PHOENIX (AP) — John Stuper remembers some of the first advice he got from veterans when he joined the St. Louis Cardinals as a rookie pitcher in 1982: Don’t get too high or too low during Major League Baseball’s grueling 162-game schedule or you’ll go insane.
Now as a veteran college coach with the Yale Bulldogs, the 63-year-old is the one who has some advice.
“A college baseball season is totally different,” Stuper said. “It’s a sprint.”
If MLB and the players’ union can come to an agreement and partially save the season amid the coronavirus pandemic, the 60- to 70-game schedule will look somewhat similar to a college schedule. NCAA Division I teams can play a maximum of 56 games during the regular season and routinely top 70 games if they make the postseason and advance to the College World Series.
Some fans might miss the leisurely pace of baseball’s usual summer grind, but a condensed schedule could bring perks.
Grand Canyon coach Andy Stankiewicz — who was a utility infielder in the big leagues for seven seasons during the 1990s — said he’s grown to appreciate the subtle differences in the college and pro experience.
“It’s going to be quick and accelerated right out of the gate,” Stankiewicz said. “It’s going to be, ‘Let’s go man, we can’t afford to lose today.’ Managers are going to be making more decisions to win today and then worry about tomorrow when it’s tomorrow.”
There’s a handful of former MLB players who are now in the college coaching ranks. Here are some more of their thoughts on what to watch for during a shortened season:
PITCHING DEPTH IS KING
Four-time All-Star closer Troy Percival is now the coach at UC Riverside and said he believes the recent trend of shorter outings for starting pitchers will accelerate. He said the aces — guys like Justin Verlander and Gerrit Cole — will still go deep into ballgames but otherwise, mixing and matching relievers will be a key strategy.
If rosters expand, pitchers who might normally be in Triple-A will suddenly be pitching important innings for the big club.

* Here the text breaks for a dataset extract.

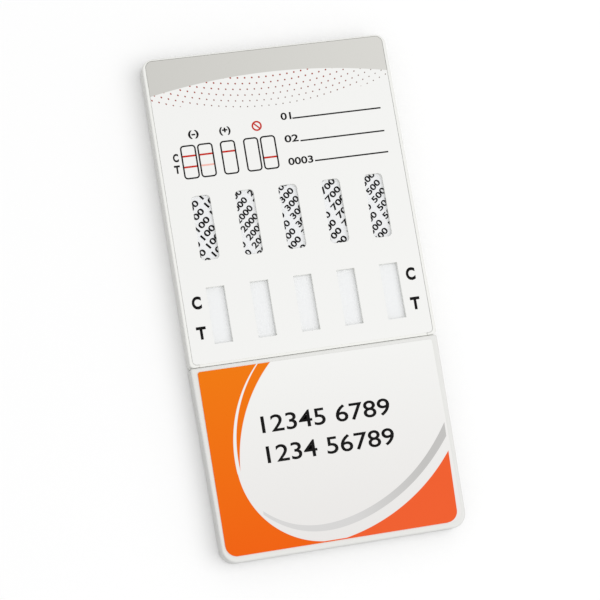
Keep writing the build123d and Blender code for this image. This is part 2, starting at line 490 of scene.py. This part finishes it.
@dataclass(frozen=True)
class CapFilm:
    """The cap's printed film: an orange field round a white disc, a red corner and a grey crescent.

    Each arc is a circle's middle and radius, in millimetres.

    Attributes:
        disc_outer: The disc's left edge.
        sliver_outer: The outer edge of the orange sliver in the disc.
        sliver_inner: The sliver's inner edge.
        disc_low: The disc's edge at the lower left.
        disc_right: The disc's edge at the lower right.
        disc_turn: Above this height only the outer arcs bound the disc.
        disc_bottom: Where the disc ends, just above the film's low edge.
        sliver_tip: Where the sliver ends.
        crescent_low: The crescent's low edge, as a curve over x from the highest power down.
        crescent_high: Its high edge.
        crescent_tip: Where its left end lies.
        crescent_span: Where its tone begins to change, and over what width.
        corner_edge: The red corner's right edge, at the middle of its rounded corner.
        corner_lean: How far that edge leans out for each millimetre up.
        corner_low: The red corner's low edge.
        corner_radius: Radius of its rounded corner.
        red_start: Where orange turns to red.
        tone_span: Where the film's painted shade and the orange's darker tone begin towards the bottom, and
            over what height.
        edge: How soft the printed edges are.
    """

    disc_outer: tuple[float, float, float] = (7.57, -31.73, 27.22)
    sliver_outer: tuple[float, float, float] = (8.89, -31.49, 27.85)
    sliver_inner: tuple[float, float, float] = (13.14, -35.85, 32.08)
    disc_low: tuple[float, float, float] = (-2.39, -32.95, 17.13)
    disc_right: tuple[float, float, float] = (-7.06, -11.08, 39.52)
    disc_turn: float = -34.3
    sliver_tip: float = -34.6
    disc_bottom: float = -49.95
    crescent_low: tuple[float, ...] = (1.325e-5, -0.0003283, 0.02027, 0.1458, -47.71)
    crescent_high: tuple[float, ...] = (1.629e-5, -0.000291, 0.01871, 0.1719, -46.24)
    crescent_tip: float = -15.7
    crescent_span: Point = (-15.0, 39.0)
    corner_edge: float = 23.3
    corner_lean: float = 0.0328
    corner_low: float = -50.15
    corner_radius: float = 2.2
    red_start: float = -1.4
    tone_span: Point = (-13.0, -37.0)
    edge: float = 0.05
    film_lit_high: Colour = from_screen(243, 243, 241)
    film_shaded_low: Colour = from_screen(233, 231, 229)
    orange_high: Colour = from_screen(241, 121, 0)
    orange_low: Colour = from_screen(240, 97, 0)
    red: Colour = from_screen(239, 94, 43)
    crescent_stops: tuple[tuple[float, Colour], ...] = (
        (0.0, from_screen(216, 215, 214)),
        (0.45, from_screen(214, 213, 212)),
        (0.85, from_screen(194, 193, 191)),
    )

    def _inside(self, x: Signal, y: Signal, arc: tuple[float, float, float]) -> Signal:
        """Returns where a point lies inside an arc's circle."""
        across = x - arc[0]
        along = y - arc[1]
        return 1 - ((across * across + along * along) ** 0.5).above(arc[2], self.edge)

    def material(self) -> bpy.types.Material:
        """Builds the material."""
        shader = Shader("cap_film")
        point, x, y, _ = shader.place()
        high = y.above(self.disc_turn, 0.01)
        disc = self._inside(x, y, self.disc_outer) & self._inside(x, y, self.disc_right)
        disc = disc & (high | self._inside(x, y, self.disc_low) | x.above(self.disc_low[0], 0.01))
        disc = disc & y.above(self.disc_bottom, self.edge)
        sliver = self._inside(x, y, self.sliver_outer) & (1 - self._inside(x, y, self.sliver_inner))
        disc = disc & (1 - (sliver & y.above(self.sliver_tip, 0.4) & (1 - x.above(0.0, 0.1))))
        # The right half's fields stop short of the film's edge, which leans, with a rounded corner
        middle_x = self.corner_edge - self.corner_radius
        middle_y = self.corner_low + self.corner_radius
        leaning = x - (y - middle_y) * self.corner_lean
        bend = self._inside(leaning, y, (middle_x, middle_y, self.corner_radius))
        straight = (1 - leaning.above(middle_x, 0.01)) | y.above(middle_y, 0.01)
        printed = (1 - leaning.above(self.corner_edge, self.edge)) & (bend | straight)
        low, high_edge = self._curve(x, self.crescent_low), self._curve(x, self.crescent_high)
        crescent = y.above(low, self.edge) & (1 - y.above(high_edge, self.edge)) & printed
        crescent = crescent & x.above(self.crescent_tip, 0.2)
        # Painted shade: the film darkens towards the cap's closed end, as if less light fell there; the
        # orange darkens over the same span
        down = ((y - self.tone_span[0]) / self.tone_span[1]).clamped()
        orange = shader.mixed(down, self.orange_high, self.orange_low)
        field = shader.mixed(x.above(self.red_start, 0.1), orange, self.red)
        film = shader.mixed(down, self.film_lit_high, self.film_shaded_low)
        along = ((x - self.crescent_span[0]) / self.crescent_span[1]).clamped()
        grey = self._ramp(shader, along, self.crescent_stops)
        white = shader.mixed(crescent, film, grey)
        inked = (1 - disc) & printed
        shader.set(
            Base_Color=shader.mixed(inked, white, field),
            Roughness=0.4 + shader.noise(point, 0.15) * 0.08,
            Specular_IOR_Level=INK_GLOSS,
        )
        shader.relief(shader.noise(point, 1.2), 0.004)
        return shader.material

    @staticmethod
    def _curve(x: Signal, parts: Sequence[float]) -> Signal:
        """Returns a polynomial's height over x, from its highest power down."""
        height = x * parts[0] + parts[1]
        for part in parts[2:]:
            height = height * x + part
        return height

    @staticmethod
    def _ramp(
        shader: Shader, place: Signal, stops: Sequence[tuple[float, Colour]]
    ) -> bpy.types.NodeSocket:
        """Returns a ramp's colour at a place from 0 to 1."""
        return shader.add("ShaderNodeValToRGB", {"stops": stops}, {0: place}).outputs[0]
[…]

“I just think every game, everyone’s going to be ready,” Percival said. “Guys in the bullpen stretching in the first inning, always alert. It’ll be interesting. I always like to see starters go seven and hand to the bullpen, but that might not be possible. There will be a whole lot of changes and moves. Managers who are good at that will excel.”
But having a Verlander or Cole might prove even more valuable than usual. Instead of the usual 32 or 33 starts per season, an elite pitcher will be on the mound just 12 to 14 times, and the cumulative wear and tear of a long season won’t be as big of a concern. Aces might be asked to go slightly deeper into games.

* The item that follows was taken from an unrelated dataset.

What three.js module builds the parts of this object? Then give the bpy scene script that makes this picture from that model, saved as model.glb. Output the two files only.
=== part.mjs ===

It’s been a long layoff for baseball, which suspended spring training on March 12 because of the coronavirus. After three months, it appears players will be given about three weeks to get ready.
Stuper said hitters shouldn’t have much of a problem. But pitchers — who usually have six weeks in a normal spring training to prepare — won’t have as much time. In a college-style season, there’s no time to get in shape when every game is crucial.

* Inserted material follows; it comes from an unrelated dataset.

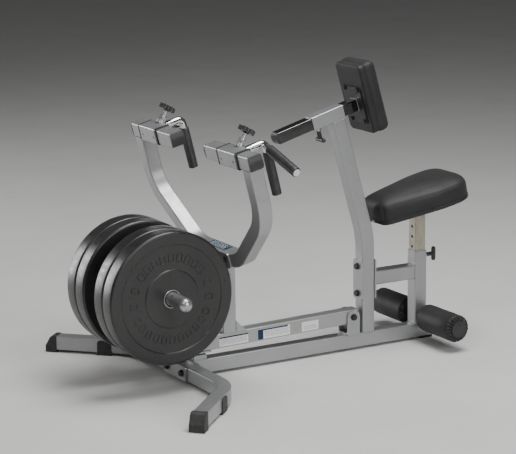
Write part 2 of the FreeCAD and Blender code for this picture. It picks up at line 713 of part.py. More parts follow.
def seat_pad(front):
    half_front = SEAT_WIDTHS[0] / 2
    half_rear = SEAT_WIDTHS[1] / 2
    outline = [(half_front, 0.0), (half_rear, SEAT_LENGTH * 0.62), (half_rear, SEAT_LENGTH),
               (-half_rear, SEAT_LENGTH), (-half_rear, SEAT_LENGTH * 0.62), (-half_front, 0.0)]
    corners = [at(front, (X, dx), (seat_way(), run)) for dx, run in outline]
    face = Part.Face(rounded_loop(corners, [38, 150, 72, 72, 150, 38]))
    block = face.extrude(seat_up() * SEAT_THICKNESS)
    level = at(front, (seat_up(), SEAT_THICKNESS - 0.5))
    crown = [edge for edge in block.Edges if (edge.CenterOfMass - level).dot(seat_up()) > 0]
    return block.makeFillet(20.0, crown)


# ---------------------------------------------------------------- chest support
def chest_point(run, rise=0.0, x=0.0):
    """Point on the chest slide: run from the sleeve's front end, rise above its centre line."""
    return at(CHEST_SLEEVE_FRONT, (slide_way(), run), (slide_up(), rise), (X, x))


def chest():
    wall = 3.0
    sleeve = beam(chest_point(0), chest_point(CHEST_SLEEVE_LENGTH), X, CHEST_SLEEVE_SIZE, CHEST_SLEEVE_SIZE, wall, 4)
    pin_run = 26.0
    down = slide_up() * -1
    hole = (chest_point(pin_run), down, 60, 5.5)
    add("chest_sleeve", drilled(sleeve, hole))
    boss_top = chest_point(pin_run, -CHEST_SLEEVE_SIZE / 2)
    chest_boss = ring(boss_top, down, 11, 11, 5 + RUN_GAP)
    seat_boss = ring(Vector(0, SEAT_POST_Y + TUBE / 2, SEAT_PIN_Z), Y, 10, 11, 5 + RUN_GAP)
    add("pin_bosses", chest_boss, seat_boss)

    size = CHEST_SLEEVE_SIZE - 2 * wall - 2 * SLIDE_GAP
    tube_front = chest_point(CHEST_TUBE_RANGE[0])
    tube_rear = chest_point(CHEST_TUBE_RANGE[1])
    holes = [(chest_point(pin_run + 30 * step), down, 60, 5.5) for step in range(-4, 4)]
    tube = drilled(beam(tube_front, tube_rear, X, size, size, WALL, 3.5), *holes)
    add("chest_tube", tube)
    add("chest_tube_cap", end_cap(tube_front, slide_way() * -1, X, size))

    carrier = 4.0
    spots = [(sx * 40, rise) for sx in (-1, 1) for rise in (-58, 58)]
    bolt_at = [chest_point(CHEST_TUBE_RANGE[1], rise, dx) for dx, rise in spots]
    board = plate(tube_rear, slide_way(), X, 108, 134, carrier, 8)
    board = drilled(board, *[(at(p, (slide_way(), -20)), slide_way(), 60, 4.2) for p in bolt_at])
    add("chest_plate", board)
    width, height, thickness = CHEST_PAD
    pad_face = chest_point(CHEST_TUBE_RANGE[1] + carrier + 0.2, CHEST_PAD_RISE)
    pad = beam(pad_face, at(pad_face, (slide_way(), thickness)), X, width, height, 0, 16)
    far = at(pad_face, (slide_way(), thickness - 0.5))
    crown = [edge for edge in pad.Edges if (edge.CenterOfMass - far).dot(slide_way()) > 0]
    pad = pad.makeFillet(14.0, crown)
    for point in bolt_at:
        add("chest_bolts", bolt_set(point, slide_way(), carrier + 12, 8, nut=False))
        pad = pad.cut(rod(at(point, (slide_way(), -5)), slide_way(), carrier + 22, 4.2))
    add("chest_pad", pad)

    add("chest_pin", t_handle(boss_top, down, X, wall))
    add("seat_pin", t_handle(Vector(0, SEAT_POST_Y + TUBE / 2, SEAT_PIN_Z), Y, Z, 3.0))


def t_handle(face, way, bar_way, wall):
    """Pull pin with a T-shaped handle; its tip stops inside the wall of the outer tube."""
    reach = 46.0
    stem_start = 11.2
    half = 26.0
    radius = 8.0
    pin = rod(at(face, (way, 0.2 - wall)), way, reach + wall, 5)
    stem = rod(at(face, (way, stem_start)), way, reach - stem_start, 7.5)
    bar = rod(at(face, (way, reach), (bar_way, radius - half)), bar_way, 2 * (half - radius), radius)
    ends = [Part.makeSphere(radius, at(face, (way, reach), (bar_way, s * (half - radius)))) for s in (-1, 1)]
    return fused(pin, stem, bar, *ends)


# ---------------------------------------------------------------- ankle rollers
def rollers():
    bar_radius = 12.7
    end_x = ROLLER_X[1] + 2
    add("roller_bar", ring(Vector(-end_x, ROLLER_Y, ROLLER_Z), X, 2 * end_x, bar_radius, bar_radius - 2.5))
    low, high = ROLLER_X
    foam = rod(Vector(low, ROLLER_Y, ROLLER_Z), X, high - low, ROLLER_RADIUS)
    rims = [edge for edge in foam.Edges if edge.Length > 2 * math.pi * ROLLER_RADIUS - 1
            and abs(edge.Curve.Radius - ROLLER_RADIUS) < 0.1]
    foam = foam.makeFillet(13.0, rims)
    foam = drilled(foam, (Vector(0, ROLLER_Y, ROLLER_Z), X, 400, bar_radius + 0.3))
    both("roller", foam)
    disc_at = Vector(high + 0.4, ROLLER_Y, ROLLER_Z)
    disc = ring(disc_at, X, end_x - high - 0.4, 30, bar_radius + RUN_GAP)
    face = rod(Vector(end_x, ROLLER_Y, ROLLER_Z), X, 4, 30)
    plug = rod(Vector(end_x - 14, ROLLER_Y, ROLLER_Z), X, 14, bar_radius - 2.6)
    cap = fused(disc, face, plug)
    add("roller_caps", cap, mirrored(cap))


# ---------------------------------------------------------------- weight plates
def weight_plate(inner_x):
    """Rubber plate with a stepped face and a steel bush; its hub is flush with the rim."""
    bush_radius = 31.0
    rim_inner = 186.5
    recess = 3.2
    face_profile = [(bush_radius, 0), (97, 0), (101, recess), (182, recess), (rim_inner, 0),
                    (PLATE_RADIUS - 8, 0), (PLATE_RADIUS, 8)]
    lower = [(inner_x + depth, radius) for radius, depth in face_profile]
    upper = [(inner_x + PLATE_THICKNESS - depth, radius) for radius, depth in reversed(face_profile)]
    points = [Vector(x, HORN_Y, HORN_Z + radius) for x, radius in lower + upper]
    loop = Part.Face(Part.makePolygon(points + [points[0]]))
    disc = loop.revolve(Vector(0, HORN_Y, HORN_Z), X, 360).Solids[0]
    bush = ring(Vector(inner_x + 1, HORN_Y, HORN_Z), X, PLATE_THICKNESS - 2, bush_radius, HORN_RADIUS + 0.8)
    return disc, bush


def weight_plates():
    pitch = PLATE_THICKNESS + PLATE_GAP
    for number, name in enumerate(("inner", "outer")):
        disc, bush = weight_plate(PLATE_INNER_X + number * pitch)
        for side, shapes in (("left", (disc, bush)), ("right", (mirrored(disc), mirrored(bush)))):
            add("plate_%s_%s" % (side, name), shapes[0])
            add("plate_bush_%s_%s" % (side, name), shapes[1])


# ---------------------------------------------------------------- assembly
def build():
    base()
    pivot()
    rest()
    lever()
    horns()
    yoke()
    heads()
    handles()
    upright()
    seat()
    chest()
    rollers()
    weight_plates()


def bounds():
    box = FreeCAD.BoundBox()
    for solids in PARTS.values():
        for member in solids:
            box.add(member.BoundBox)
    return box


def write_all():
    """Centre the machine along Y, then write one STEP file per node."""
    os.makedirs("parts", exist_ok=True)
    box = bounds()
    shift = Vector(0, -(box.YMin + box.YMax) / 2, 0)
    for node, solids in PARTS.items():
        moved = []
        for member in solids:
            copy = member.copy()
            copy.translate(shift)
            moved.append(copy)
        shape = moved[0] if len(moved) == 1 else Part.makeCompound(moved)
        shape.exportStep("parts/%s.step" % node)
    return shift


build()
SHIFT = write_all()
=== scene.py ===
"""Looks of the plate-loaded lever row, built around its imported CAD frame.

Everything is in metres and in the CAD frame: +X is the seated user's left, +Y runs from the
weight plates towards the seat, +Z is up and the floor is z = 0.
"""
import json
import math
import random

import bmesh
import bpy
from mathutils import Matrix, Vector, noise

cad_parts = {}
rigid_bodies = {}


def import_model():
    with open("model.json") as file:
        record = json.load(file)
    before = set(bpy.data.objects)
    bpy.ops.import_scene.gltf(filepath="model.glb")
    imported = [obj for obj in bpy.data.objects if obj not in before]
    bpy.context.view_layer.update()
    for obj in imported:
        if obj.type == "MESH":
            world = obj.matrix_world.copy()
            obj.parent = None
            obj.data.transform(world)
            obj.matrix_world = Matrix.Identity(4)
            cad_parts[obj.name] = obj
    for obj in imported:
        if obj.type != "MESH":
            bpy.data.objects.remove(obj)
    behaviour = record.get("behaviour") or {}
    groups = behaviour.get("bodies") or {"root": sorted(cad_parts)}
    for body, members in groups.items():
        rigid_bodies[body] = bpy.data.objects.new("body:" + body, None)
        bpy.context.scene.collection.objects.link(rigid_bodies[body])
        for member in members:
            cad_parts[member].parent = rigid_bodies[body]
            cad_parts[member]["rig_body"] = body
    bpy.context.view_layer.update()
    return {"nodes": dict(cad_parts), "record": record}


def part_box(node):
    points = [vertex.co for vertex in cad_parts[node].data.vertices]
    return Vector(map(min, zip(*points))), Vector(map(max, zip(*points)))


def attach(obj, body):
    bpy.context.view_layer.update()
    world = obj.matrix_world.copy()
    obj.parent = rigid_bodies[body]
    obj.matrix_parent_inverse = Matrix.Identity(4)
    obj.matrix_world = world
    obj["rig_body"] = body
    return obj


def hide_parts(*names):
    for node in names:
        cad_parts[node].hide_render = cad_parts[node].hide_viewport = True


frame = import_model()
NODES = frame["nodes"]
MM = 0.001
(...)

“You’re going to find out who has used this time off wisely,” Stuper said. “Who has been staying in shape and who has been drinking beer and eating pretzels?”
SIT DOWN SUBS
Stankiewicz and Tracy Woodson made their big-league living as utility players. They were good at coming off the bench and providing a lift as a spot starter or pinch hitter. During a six-month, 162-game grind, not everyone can be Cal Ripken Jr. and play every single day.
Woodson was a key backup on the 1988 Los Angeles Dodgers, who went on to win the World Series. Now he’s the coach at the University of Richmond.
With a season that lasts less than about three months, utility players aren’t always as crucial in the college game. The same might happen this year in the big leagues.
“If there’s 60 games on the schedule, someone like Mike Trout is going to play 60 games,” Woodson said.
Stuper spent three years with the Cardinals in the 1980s under manager Whitey Herzog, who was famous for a small ball approach the used the speed of players like Ozzie Smith and Willie McGee to produce runs. That approach has gone out of style during the past 20 years as teams rely more on power.
But desperate situations might make teams turn to different strategies. Squeezing out a run might call for a throwback approach.
“Who knows? I think there’ll be a lot of unseen consequences to a shorter season,” Stuper said. “Managers will have to evolve.”